We can make electrification more impactful in the short term by providing parallel support for appliances and education. The economic benefits might take time to appear, but there are many things we can do to speed up the process. The U.S. experience illustrates the importance of pairing electrification with parallel investments enabling consumers to actually take advantage of power. Rural electrification in the U.S. did have some short-term benefits for rural farms, in part because the federal government made credit widely available for home modernization and appliance purchases. National governments and development funders are increasingly applying this model to African markets. The author of the study on women’s labor force participation in the U.S. suggests that complementary investments in education across developing economies–especially for women and girls–may accelerate economic transformation by enabling more women to access new and better jobs.

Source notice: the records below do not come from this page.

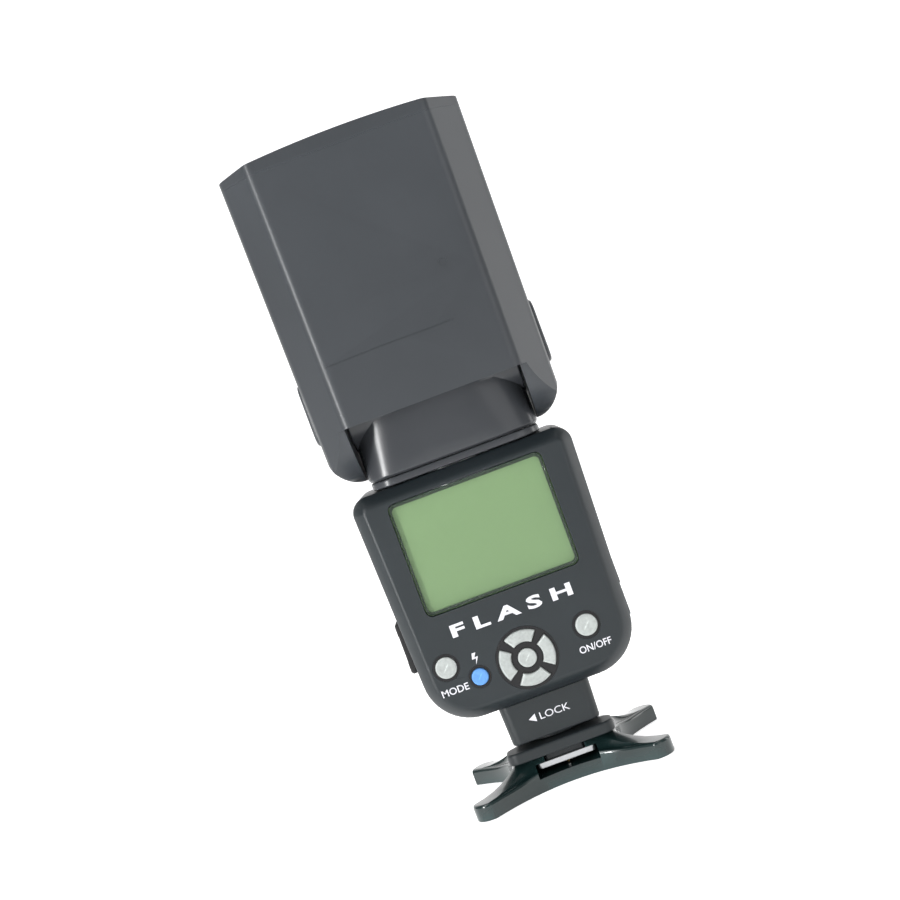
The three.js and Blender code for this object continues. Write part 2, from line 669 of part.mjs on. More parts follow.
function headPrism(inset, [z0, z1]) {
  const geometry = extruded(headPlan(inset), z1 - z0, 1);
  geometry.translate(0, 0, z0);
  const position = geometry.attributes.position;
  for (let index = 0; index < position.count; index += 1) {
    const growth = 1 + HEAD.flare * position.getZ(index);
    position.setX(index, position.getX(index) * growth);
    position.setY(index, position.getY(index) * growth);
  }
  return solidOf(geometry);
}

// Side view: straight down to the panel's lower edge, then the ears' arc about the axle.
function headSideOutline() {
  const { earRadius, panelBottom, shellTop } = HEAD;
  const deep = 40;
  const start = Math.asin(panelBottom / earRadius);
  const shape = new THREE.Shape();
  shape.moveTo(deep, shellTop);
  shape.lineTo(-deep, shellTop);
  shape.lineTo(-deep, panelBottom);
  shape.absarc(0, 0, earRadius, Math.PI - start, 2 * Math.PI + start, false);
  shape.lineTo(deep, panelBottom);
  return shape;
}

// Front view: straight sides that round in below the side buttons.
function headFrontOutline() {
  const { earInner, earRoundX, earRoundZ, shellTop, earRadius } = HEAD;
  const wide = earInner + earRoundX;
  const centreZ = earRoundZ - earRadius;
  const shape = new THREE.Shape();
  shape.moveTo(BEYOND, shellTop);
  shape.lineTo(-BEYOND, shellTop);
  shape.lineTo(-BEYOND, centreZ + 0.01);
  shape.lineTo(-wide, centreZ);
  shape.absellipse(-earInner, centreZ, earRoundX, earRoundZ, Math.PI, 1.5 * Math.PI);
  shape.absellipse(earInner, centreZ, earRoundX, earRoundZ, 1.5 * Math.PI, 2 * Math.PI);
  shape.lineTo(BEYOND, centreZ + 0.01);
  return shape;
}

function makeHeadShells() {
  const { earInner, earRadius, notchRadius, floor, shellTop, panelBottom } = HEAD;
  const form = headPrism(0, [-earRadius, shellTop])
    .intersect(prismX(headSideOutline(), [-BEYOND, BEYOND], 24))
    .intersect(prismY(headFrontOutline(), [-BEYOND, BEYOND], 8));

  // Room for the neck, which swings from below the head to its light side.
  const between = [-earInner, earInner];
  const notch = join(
    bar("x", notchRadius, between, [0, 0], 40),
    box(between, [-notchRadius, BEYOND], [-BEYOND, 0]),
    box(between, [-BEYOND, BEYOND], [-BEYOND, panelBottom]),
    box(between, [0, BEYOND], [-BEYOND, notchRadius])
  );
  const lowRoom = [panelBottom + WALL, floor + 1];
  const cavity = join(
    headPrism(WALL, [floor, shellTop + 1]),
    box([-CARD_ROOM.halfWidth, CARD_ROOM.halfWidth], [CARD_ROOM.back, -notchRadius - WALL], lowRoom)
  );
  const roomDepth = [-EAR_ROOM.halfDepth, EAR_ROOM.halfDepth];
  const roomHeight = [EAR_ROOM.bottom, floor + 1];
  const earHollows = [
    box([EAR_ROOM.inner, EAR_ROOM.outer], roomDepth, roomHeight),
    box([-EAR_ROOM.outer, -EAR_ROOM.inner], roomDepth, roomHeight),
  ];
  const bore = bar("x", AXLE.radius + TOUCH, [-AXLE.boreHalfLength, AXLE.boreHalfLength], [0, 0]);
  const clearance = 0.4;
  const pocketFloor = EAR_PART.inner - 1.4; // leaves the button room for its travel
  const pocketDepth = [-EAR_PART.halfDepth - clearance, EAR_PART.halfDepth + clearance];
  const pocketHeight = [EAR_PART.bottom - clearance, EAR_PART.top + clearance];
  const pockets = [
    box([pocketFloor, BEYOND], pocketDepth, pocketHeight),
    box([-BEYOND, -pocketFloor], pocketDepth, pocketHeight),
  ];
  const shell = cut(form, notch, cavity, ...earHollows, bore, ...pockets);
  const rearHalf = box([-BEYOND, BEYOND], [-BEYOND, -TOUCH / 2], [-BEYOND, 2 * BEYOND]);
  const frontHalf = box([-BEYOND, BEYOND], [TOUCH / 2, BEYOND], [-BEYOND, 2 * BEYOND]);
  add(head, "head_rear_shell", shell.intersect(rearHalf), headPlastic);
  add(head, "head_front_shell", shell.intersect(frontHalf), headPlastic);
}
makeHeadShells();

function makeEarParts() {
  const { inner, outer, halfDepth, bottom, top } = EAR_PART;
  const outline = roundedRect(2 * halfDepth, top - bottom, 4, 0, (top + bottom) / 2);
  add(head, "tilt_release_button", prismX(outline, [inner, outer], 5), headPlastic);
  add(head, "ear_cap", prismX(outline, [-outer, -inner], 5), headPlastic);
}
makeEarParts();

// The rim rises to its middle in a shallow arc, and holds the lens and the slot of the two sliding panels.
function makeRim() {
  const { shellTop, rimCorner, rimMiddle, halfWidth, flare } = HEAD;
  const rise = rimMiddle - rimCorner;
  const halfChord = halfWidth * (1 + flare * rimCorner);
  const radius = (halfChord * halfChord + rise * rise) / (2 * rise);
  const halfAngle = Math.asin(halfChord / radius);
  const arch = new THREE.Shape();
  arch.moveTo(-halfChord, shellTop);
  arch.lineTo(halfChord, shellTop);
  arch.absarc(0, rimMiddle - radius, radius, Math.PI / 2 - halfAngle, Math.PI / 2 + halfAngle, false);
  const body = headPrism(0, [shellTop + TOUCH, rimMiddle + 1]).intersect(prismY(arch, [-BEYOND, BEYOND], 12));
  const windowX = LENS.halfWidth + TOUCH;
  const windowY = LENS.halfDepth + TOUCH;
  const window = box([-windowX, windowX], [-windowY, windowY], [0, 2 * BEYOND]);
  const slotWidth = [-CARD_ROOM.halfWidth, CARD_ROOM.halfWidth];
  const slot = box(slotWidth, [CARD.back - 0.4, WIDE.front + 0.4], [0, 2 * BEYOND]);
  add(head, "lens_rim", cut(body, window, slot), headPlastic);
  const lensDepth = [-LENS.halfDepth, LENS.halfDepth];
  const lens = box([-LENS.halfWidth, LENS.halfWidth], lensDepth, [LENS.bottom, LENS.top]);
  add(head, "fresnel_lens", lens, clearPlastic);
}
makeRim();

function makeSlidingPanels() {
  const card = box([-CARD.halfWidth, CARD.halfWidth], [CARD.back, CARD.front], [CARD.bottom, CARD.top]);
  add(head, "bounce_card", card, whitePlastic);
  const wide = box([-WIDE.halfWidth, WIDE.halfWidth], [WIDE.back, WIDE.front], [WIDE.bottom, WIDE.top]);
  add(head, "wide_panel", wide, clearPlastic);
}
makeSlidingPanels();

function troughOutline(halfDepth, apex, mouth) {
  const steps = 12;
  const shape = new THREE.Shape();
  for (let step = 0; step <= steps; step += 1) {
    const y = halfDepth * ((2 * step) / steps - 1);
    const z = apex + (mouth - apex) * (y / halfDepth) ** 2;
    if (step === 0) {
      shape.moveTo(y, z);
    } else {
      shape.lineTo(y, z);
    }
  }
  return shape;
}

function makeZoom() {
  const { halfWidth, halfDepth, apex, mouth, wall } = REFLECTOR;
  const outside = prismX(troughOutline(halfDepth, apex, mouth), [-halfWidth, halfWidth]);
  const hollow = troughOutline(halfDepth - wall, apex + wall, mouth + 0.01);
  const inside = prismX(hollow, [-halfWidth + wall, halfWidth - wall]);
  const tubeZ = apex + TUBE.aboveApex;
  const tubeHole = bar("x", TUBE.hole, [-halfWidth - 1, halfWidth + 1], [0, tubeZ], 16);
  add(head, "reflector", cut(outside, inside, tubeHole), mirrorSilver);
  const tubeLength = [-halfWidth - TUBE.proud, halfWidth + TUBE.proud];
  add(head, "flash_tube", bar("x", TUBE.radius, tubeLength, [0, tubeZ], 16), clearPlastic);

  const railHole = (x) => bar("z", RAIL.hole, [0, 2 * BEYOND], [x, 0], 16);
  const lugReach = RAIL.x + 2.2;
  const height = [CARRIAGE.bottom, CARRIAGE.top];
  const plateX = [-CARRIAGE.halfWidth, CARRIAGE.halfWidth];
  const plate = box(plateX, [-CARRIAGE.halfDepth, CARRIAGE.halfDepth], height);
  const lugs = box([-lugReach, lugReach], [-3.5, 3.5], height);
  add(head, "zoom_carriage", cut(join(plate, lugs), railHole(RAIL.x), railHole(-RAIL.x)), bodyPlastic);
  add(head, "guide_rod", bar("z", RAIL.radius, [RAIL.bottom, RAIL.top], [-RAIL.x, 0], 12), steel);
  add(head, "lead_screw", bar("z", RAIL.radius, [RAIL.bottom, RAIL.top], [RAIL.x, 0], 12), steel);
  const motorLength = [MOTOR.bottom, RAIL.bottom - TOUCH];
  add(head, "zoom_motor", bar("z", MOTOR.radius, motorLength, [RAIL.x - MOTOR.inset, 0], 20), steel);
}
makeZoom();

export default flash;
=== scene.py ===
import math

import bmesh
import bpy
from mathutils import Matrix, Vector


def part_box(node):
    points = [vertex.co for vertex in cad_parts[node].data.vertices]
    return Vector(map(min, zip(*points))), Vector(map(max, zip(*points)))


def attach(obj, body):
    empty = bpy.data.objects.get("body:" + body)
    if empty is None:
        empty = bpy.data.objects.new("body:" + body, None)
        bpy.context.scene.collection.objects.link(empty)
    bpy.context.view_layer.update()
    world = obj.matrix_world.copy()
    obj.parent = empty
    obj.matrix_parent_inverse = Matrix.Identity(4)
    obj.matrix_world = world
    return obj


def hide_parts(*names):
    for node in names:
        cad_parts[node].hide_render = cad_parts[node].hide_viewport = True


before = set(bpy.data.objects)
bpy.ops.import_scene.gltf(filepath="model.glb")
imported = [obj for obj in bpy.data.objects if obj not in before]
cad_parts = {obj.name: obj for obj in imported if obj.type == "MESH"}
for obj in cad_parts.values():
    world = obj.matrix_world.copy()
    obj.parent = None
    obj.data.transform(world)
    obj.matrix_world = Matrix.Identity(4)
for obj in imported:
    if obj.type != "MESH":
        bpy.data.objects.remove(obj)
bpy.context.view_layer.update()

MM = 0.001

# ---------------------------------------------------------------- studio
# The flash stands on a seamless pale sweep under five soft lamps: a key and a fill in front, a strip at each
# side and one overhead. The camera looks at the display side, rolled so that the flash leans to the left.


def camera_at(place, turn, tilt, roll, focal_in_widths):
    """A camera that looks along +Y, then is turned, tilted and rolled."""
    ahead = Vector((math.sin(turn) * math.cos(tilt), math.cos(turn) * math.cos(tilt), math.sin(tilt)))
    level = ahead.cross(Vector((0, 0, 1))).normalized()
    upright = level.cross(ahead)
    right = level * math.cos(roll) + upright * math.sin(roll)
    up = upright * math.cos(roll) - level * math.sin(roll)
    lens = bpy.data.cameras.new("studio_camera")
    lens.lens = lens.sensor_width * focal_in_widths
    lens.clip_start = 0.01
    camera = bpy.data.objects.new("studio_camera", lens)
    bpy.context.scene.collection.objects.link(camera)
    turned = Matrix((right, up, -ahead)).transposed().to_4x4()
    camera.matrix_world = Matrix.Translation(place) @ turned
    return camera


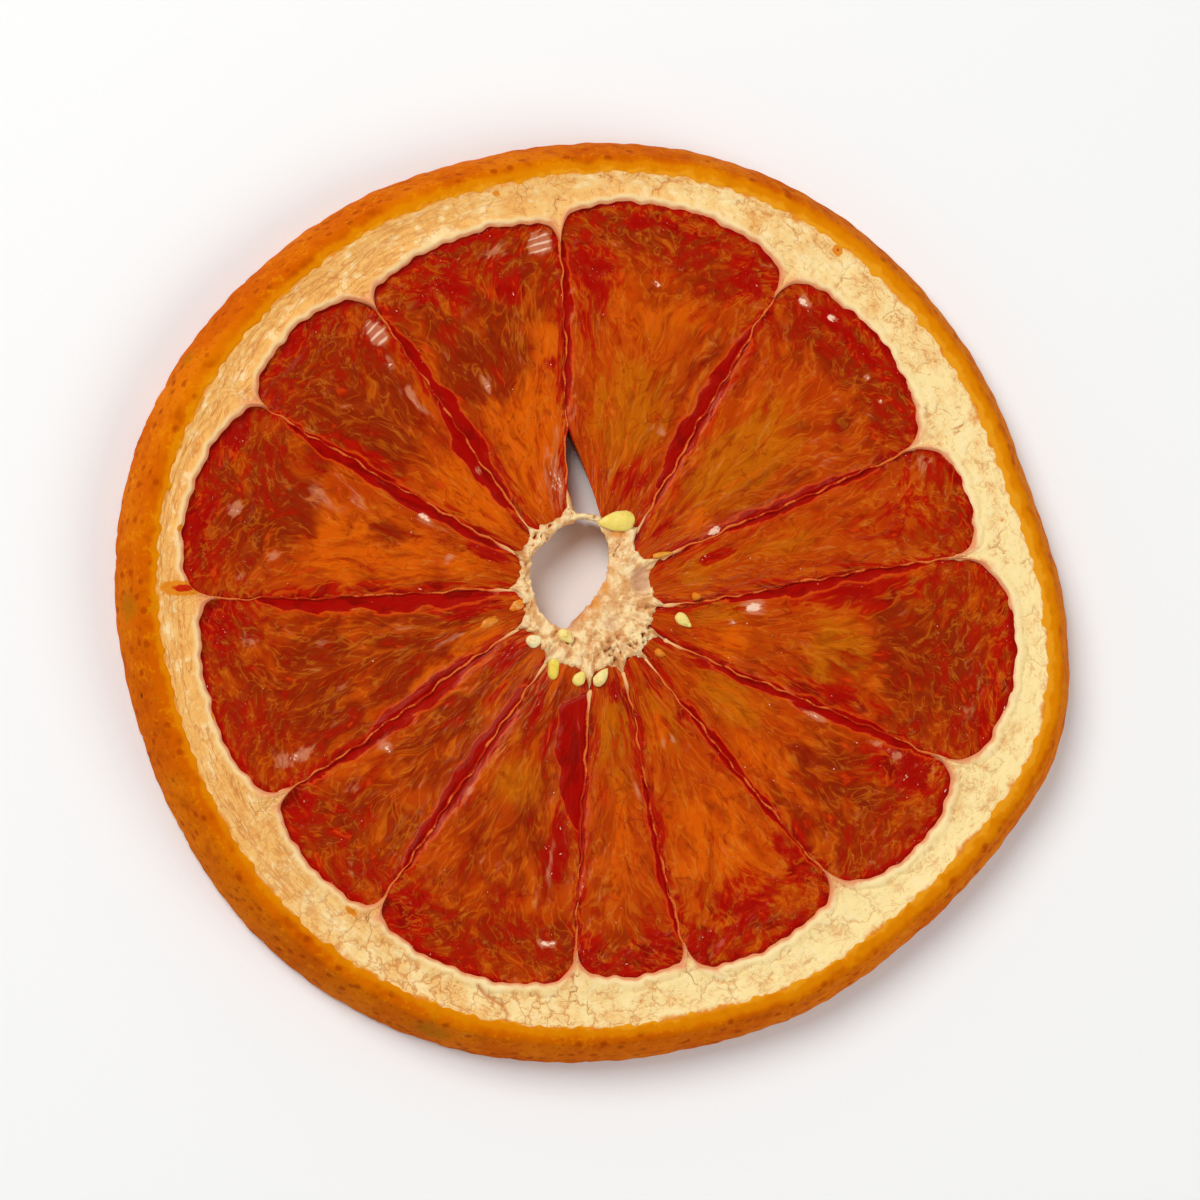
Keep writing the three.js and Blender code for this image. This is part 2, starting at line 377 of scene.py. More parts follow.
# A geometry tree that ends in Realize Instances and Set Material. body adds the part between.
def makeGeometryTree(name, sizes, body):
    inputs = {"Geometry": (geometrySocket, None)}
    inputs.update({label: (floatSocket, float(value)) for label, value in sizes.items()})
    inputs["Material"] = (materialSocket, None)
    tree, g, taken, given = makeGroup(name, "GeometryNodeTree", inputs, {"Geometry": geometrySocket})
    real = g.value("GeometryNodeRealizeInstances", {"Geometry": body(g, taken)})
    dressed = {"Geometry": real, "Material": taken["Material"]}
    g.feed(given["Geometry"], g.value("GeometryNodeSetMaterial", dressed))
    return tree


# Runs a geometry tree on a piece and leaves the result as its plain mesh.
def applyTree(piece, tree, sizes, material):
    modifier = piece.modifiers.new(tree.name, "NODES")
    modifier.node_group = tree
    for socket in tree.interface.items_tree:
        if socket.in_out == "INPUT" and socket.name in sizes:
            modifier[socket.identifier] = float(sizes[socket.name])
        elif socket.in_out == "INPUT" and socket.name == "Material":
            modifier[socket.identifier] = material
    graph = bpy.context.evaluated_depsgraph_get()
    mesh = bpy.data.meshes.new_from_object(piece.evaluated_get(graph), depsgraph=graph)
    piece.modifiers.remove(modifier)
    old = piece.data
    piece.data = mesh
    bpy.data.meshes.remove(old)
    mesh.name = piece.name
    mesh.shade_smooth()
    return piece


# Blotches, thin veins and fine grain at a place in millimetres, each 0 to 1.
def makeGrainGroup():
    inputs = {
        "Place": (vectorSocket, None),
        "Blotch Size": (floatSocket, 1.3),
        "Vein Size": (floatSocket, 1.0),
        "Vein Width": (floatSocket, 0.035),
        "Grain Size": (floatSocket, 0.2),
        "Detail": (floatSocket, 3.0),
    }
    outputs = {"Blotches": floatSocket, "Veins": floatSocket, "Grain": floatSocket}
    tree, g, taken, given = makeGroup("driedGrain", "ShaderNodeTree", inputs, outputs)

    def sized(label):
        scale = 1.0 / taken[label]
        return g.scaled(taken["Place"], g.combine(scale, scale, scale))

    g.feed(given["Blotches"], g.noise(sized("Blotch Size"), 1.0, taken["Detail"], 0.6))
    veins = g.noise(sized("Vein Size"), 1.0, 2.0, 0.55, 0.7)
    g.feed(given["Veins"], g.remap(abs(veins - 0.5), taken["Vein Width"], 0.0))
    g.feed(given["Grain"], g.noise(sized("Grain Size"), 1.0, 2.0, 0.55))
    return tree


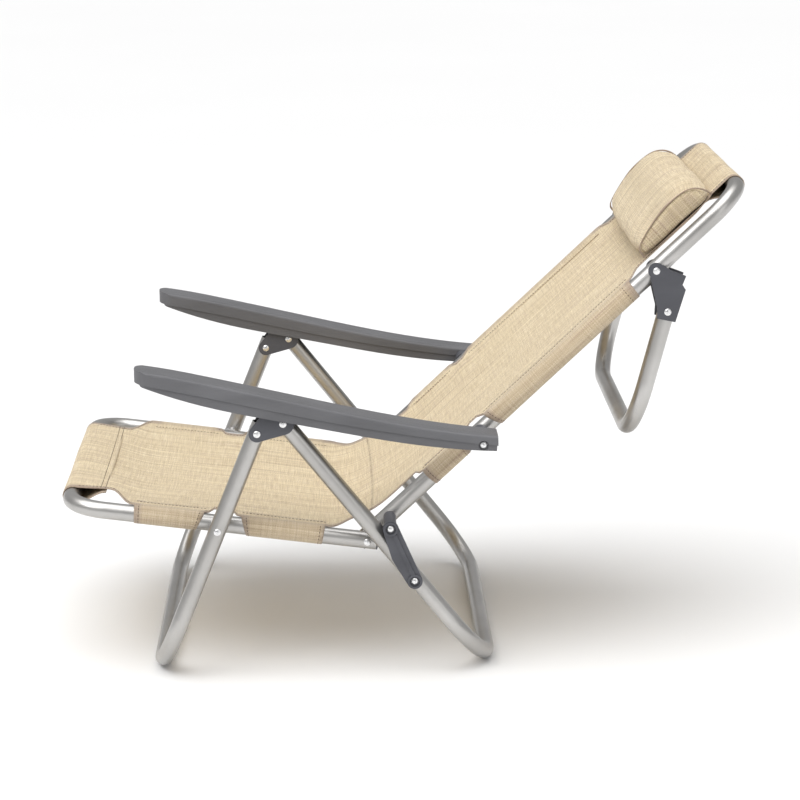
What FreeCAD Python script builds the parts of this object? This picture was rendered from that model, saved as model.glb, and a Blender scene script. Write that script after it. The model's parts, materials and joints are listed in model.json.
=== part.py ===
import FreeCAD, Part
import math
import os

# Folding low beach chair: tube frame, cloth sling, two armrests and a fold-out rear prop.
# The chair faces -Y, +Z is up, and the origin is on the floor under the middle of the chair.
# Left is +X, the sitter's left. Units are millimetres. Points of the side view are (y, z).

# ---- driving dimensions -------------------------------------------------------------------
TUBE_R = 11.0                 # all frames are 22 mm round tube
TUBE_WALL = 1.2
LEG_X = 270.0                 # half widths of the U-shaped frames, at the tube axis
REAR_FOOT_X = 259.0           # the rear leg frame narrows towards its foot
SEAT_X = 236.0
BACK_X = 213.0
FRONT_LEG_BEND = 75.0         # bend radii at the tube axis
REAR_LEG_BEND = 78.0
SEAT_BEND = 45.0
BACK_BEND = 48.0
PROP_BEND = 70.0
TUBE_STUB = 12.0              # how far a tube runs on past its last rivet

FRONT_FOOT = (-315.4, TUBE_R)         # front leg frame's bar on the floor
REAR_FOOT = (107.0, TUBE_R)           # rear leg frame's bar on the floor
FRONT_TOP = (-185.6, 326.5)           # front leg to knuckle rivet
REAR_TOP = (-152.6, 339.2)            # rear leg pivot in the knuckle
SEAT_FRONT = (-429.6, 224.0)          # seat frame's front bar
BACK_HINGE = (-47.7, 173.3)           # back frame to seat frame hinge
BACK_ANGLE = 42.94                    # back frame's slope, degrees
BACK_LENGTH = 652.0                   # back hinge to the back frame's top bar
LINK_ON_BACK = 40.0                   # distances along the back frame from its hinge
ARM_ON_BACK = 201.0
PROP_ON_BACK = 506.0
LINK_ON_REAR_LEG = 265.0              # rear leg pivot to the link's lower rivet
SEAT_PIVOT_DROP = 138.2               # knuckle rivet to the seat pivot, down the front leg
RACK_PIN = (-170.6, 352.2)            # pin that the armrest's rack drops on
PROP_RIVET = (337.6, 465.0)           # bracket to prop tube
PROP_BAR = (293.5, 300.9)             # prop frame's bottom bar

RIVET_R = 3.0
HOLE_R = 3.05                         # running clearance of 0.05 mm
HEAD_R = 4.5
HEAD_H = 2.0
HEAD_RIM = 0.5
GAP = 0.3                             # between a tube and a plate on another body
FLAT_GAP = 0.1                        # between flat faces that turn on each other
CUT = 1.0                             # how far a cutting body runs past the face it cuts
WELD = 0.5                            # how far two shapes of one moulding run into each other

KNUCKLE_T = 3.0                       # knuckle plates
KNUCKLE_GAP = 0.8                     # wider than GAP, because the rear legs lean inwards
KNUCKLE_FRONT_R = 10.4                # round corners of the knuckle plates
KNUCKLE_REAR_R = 14.0
KNUCKLE_PIN_R = 5.5
LINK_T = 5.0                          # link plate
LINK_R = 9.9                          # link's round ends
LINK_WAIST_R = 8.6
LINK_BOSS_R = 8.0
LINK_RING = 1.8                       # height of the link's rings
LINK_RIB = 1.3
LINK_RECESS_R = 6.7
LINK_RECESS = 1.2
BRACKET_T = 3.5
BRACKET_ROUND_R = 10.4
SEAT_SPACER_R = 10.5
ARM_SPACER_R = 11.0
WASHER_R = 8.0
PLUG_STEM = 8.5                       # stops short of the rivet through the tube
PLUG_FLANGE = 2.0
PLUG_ROUND = 0.9

ARM_X0 = 248.0                        # armrest's inner and outer side faces
ARM_X1 = 296.0
ARM_STEP = 1.8                        # the lower skirt stands in by this much
ARM_WALL = 2.4
ARM_ROOF_T = 4.0
ARM_TIP_R = 20.0
ARM_TIP_Y = -338.0
ARM_EDGE_ROUND = 4.0                  # rounding of the top's long edges
ARM_BLOCK_Y = 86.0                    # the channel stops here, before the pivot's solid end
ARM_RECESS = 2.8                      # round recess for the pivot rivet's head
ARM_RECESS_R = 6.6
RACK_DEPTH = 3.5
RACK_PITCH = 26.0
RACK_HALF_WIDTH = 6.0
RACK_START_Y = -245.0
RACK_TEETH = 6

CLOTH_T = 1.2
CLOTH_GAP = 0.4                       # between a tube and its cloth sleeve
SLEEVE_REACH = 26.0                   # panel edge inside the tube axis where there is no sleeve
POCKET_INSET = 6.0                    # pocket ends stop short of the frame's bends
BAR_REACH = 60.0                      # the pocket's seam, measured back from the bar
SEAT_PANEL_START = 86.0               # distances from the back hinge
BACK_PANEL_START = 110.0
SEAT_SLEEVES = [(48.0, 164.0), (216.0, 306.0)]
BACK_SLEEVES = [(110.0, 184.0), (218.0, 472.0)]
PANEL_GAP = 0.5                       # between the cloth's stretches

PILLOW_X = 196.0
# Pillow's outline: distances along the back frame and heights above its axis.
PILLOW_BASE = [(626.0, 13.4), (503.0, 13.4)]
PILLOW_CROWN = [(500.5, 16.0), (505.0, 31.0), (529.0, 48.0), (565.0, 58.5), (600.0, 54.0), (622.0, 36.0),
                (628.0, 20.0)]

SIDES = (("left", 1.0), ("right", -1.0))


# ---- side-view points -------------------------------------------------------------------
def towards(a, b, distance):
    """Point at a distance from a on the line to b, in the side view."""
    span = math.hypot(b[0] - a[0], b[1] - a[1])
    return (a[0] + (b[0] - a[0]) * distance / span, a[1] + (b[1] - a[1]) * distance / span)


def rear_leg_x(distance):
    """Half width of the rear leg frame, at a distance from its pivot down the leg."""
    return LEG_X + (REAR_FOOT_X - LEG_X) * distance / REAR_LEG_LENGTH


def beside(a, b, distance, offset):
    """Point along the line from a to b, then offset to the left of the way to b."""
    span = math.hypot(b[0] - a[0], b[1] - a[1])
    uy = (b[0] - a[0]) / span
    uz = (b[1] - a[1]) / span
    return (a[0] + uy * distance - uz * offset, a[1] + uz * distance + uy * offset)


BACK_COS = math.cos(math.radians(BACK_ANGLE))
BACK_SIN = math.sin(math.radians(BACK_ANGLE))
BACK_TOP = (BACK_HINGE[0] + BACK_LENGTH * BACK_COS, BACK_HINGE[1] + BACK_LENGTH * BACK_SIN)
LINK_TOP = towards(BACK_HINGE, BACK_TOP, LINK_ON_BACK)
ARM_PIVOT = towards(BACK_HINGE, BACK_TOP, ARM_ON_BACK)
PROP_PIVOT = towards(BACK_HINGE, BACK_TOP, PROP_ON_BACK)
LINK_BOTTOM = towards(REAR_TOP, REAR_FOOT, LINK_ON_REAR_LEG)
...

I’m all for ensuring that development dollars achieve the greatest possible impact–and that we rigorously measure what we achieve. But we can’t let increasing budgetary and political pressures push funders and governments to deprioritize interventions that don’t produce results immediately. As we build the future of development finance, let’s make sure we stay focused on transformational change… even if it takes time.
This article helps to elevate many facts. ‘Investing in electrification means investing in a place - and complementary investments in education, access to credit, peace, security & stability - accelerate rural economic transformation’.
I would add that electricity must be reliable and affordable to result in meaningful transformation of rural communities.
I appreciated this piece, Katie. I get so frustrated sometimes at the short-term focus of our politics and investment decisions. I understand why they are focused on the short-term, but I appreciate efforts to shift those perspectives to the longer term as much as we can.